(Recasts, adds IEX quote)
By Sarita Chaganti Singh
NEW DELHI, Feb 17 (Reuters) - India's power regulator
has approved a proposal to start a separate spot market segment
for 'expensive' power, according to an order handed down to the
Indian Energy Exchange (IEX) IIAN.NS , with record demand
levels expected this summer.
The approval from the Central Electricity Regulatory
Commission (CERC), given to the country's largest spot power
market, is for electricity derived from costlier sources of
imported coal and gas, as well as battery storage.
Other power plants operating on low-cost fuel will not be
allowed to sell electricity on the new market segment, according
to the order, a move seen as ensuring increased electricity
availability.
IEX expects to start the market segment by mid-March, a
spokesperson said, before high temperatures begin to push power
consumption higher.
The power regulator fixed a ceiling of 50 rupees ($0.6042)

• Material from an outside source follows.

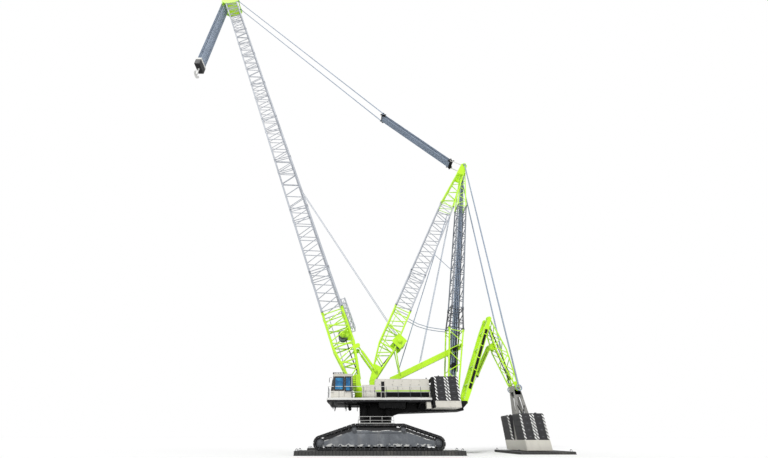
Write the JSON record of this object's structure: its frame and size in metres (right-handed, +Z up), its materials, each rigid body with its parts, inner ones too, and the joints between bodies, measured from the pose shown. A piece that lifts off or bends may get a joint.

per unit of electricity (kWh), according to the order.
Most of the plants based on costlier fuel operate at low
capacity for lack of buyers. However, until last year states
purchased electricity at 20 rupees per unit to meet high demand
during summer months and crop sowing seasons.
The CERC had in April 2021 lowered the cap on the
ceiling for all spot power market segments to 12 rupees per unit
of electricity.
($1 = 82.7600 Indian rupees)
(Reporting by Sarita Singh in New Delhi; Editing by Nivedita
Bhattacharjee and Kenneth Maxwell)
((ramavenkat.raman@thomsonreuters.com; https://twitter.com/ramavenkat0607;))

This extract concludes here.